3. LEFT OUTER JOIN: Including All Left Table Records

Scenario: HR Module (Employee and Department Data)

In an HR system, you want to list all employees and their departments, including employees not assigned to any department. The database has two tables:

  • Employees: Stores employee details (EmployeeID, EmployeeName).

  • Departments: Stores department details (DepartmentID, DepartmentName).

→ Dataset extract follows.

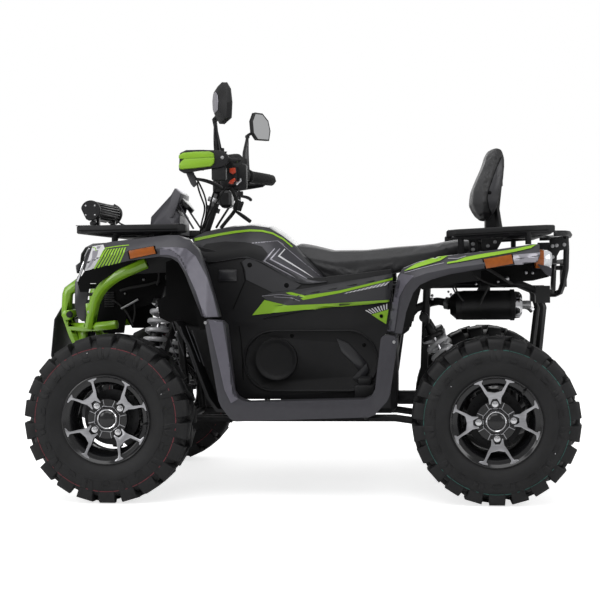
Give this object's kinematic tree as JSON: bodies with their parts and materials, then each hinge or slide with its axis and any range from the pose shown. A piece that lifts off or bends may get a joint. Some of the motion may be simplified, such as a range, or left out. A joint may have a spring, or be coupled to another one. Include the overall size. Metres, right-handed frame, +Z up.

Goal: Retrieve all employees, with department names if assigned, or NULL if unassigned.

T-SQL Example

-- Create Tables
CREATE TABLE Departments (
    DepartmentID INT PRIMARY KEY,
    DepartmentName NVARCHAR(50)
);

CREATE TABLE Employees (
    EmployeeID INT PRIMARY KEY,
    EmployeeName NVARCHAR(100),
    DepartmentID INT,
    FOREIGN KEY (DepartmentID) REFERENCES Departments(DepartmentID)
);

-- Insert Sample Data
INSERT INTO Departments (DepartmentID, DepartmentName) VALUES
(1, 'Sales'),
(2, 'Engineering'),
(3, 'HR');

INSERT INTO Employees (EmployeeID, EmployeeName, DepartmentID) VALUES
(101, 'Emma Wilson', 1),
(102, 'Liam Johnson', 2),
(103, 'Olivia Brown', NULL),
(104, 'Noah Davis', 2);

LEFT OUTER JOIN Query:

SELECT 
    e.EmployeeName,
    d.DepartmentName
FROM Employees e
LEFT OUTER JOIN Departments d ON e.DepartmentID = d.DepartmentID;

Result:

EmployeeName

DepartmentName

Emma Wilson

Sales

Liam Johnson

Engineering

Olivia Brown

NULL

Noah Davis

Engineering

Explanation:

  • The LEFT OUTER JOIN includes all employees, even those without a department (e.g., Olivia Brown).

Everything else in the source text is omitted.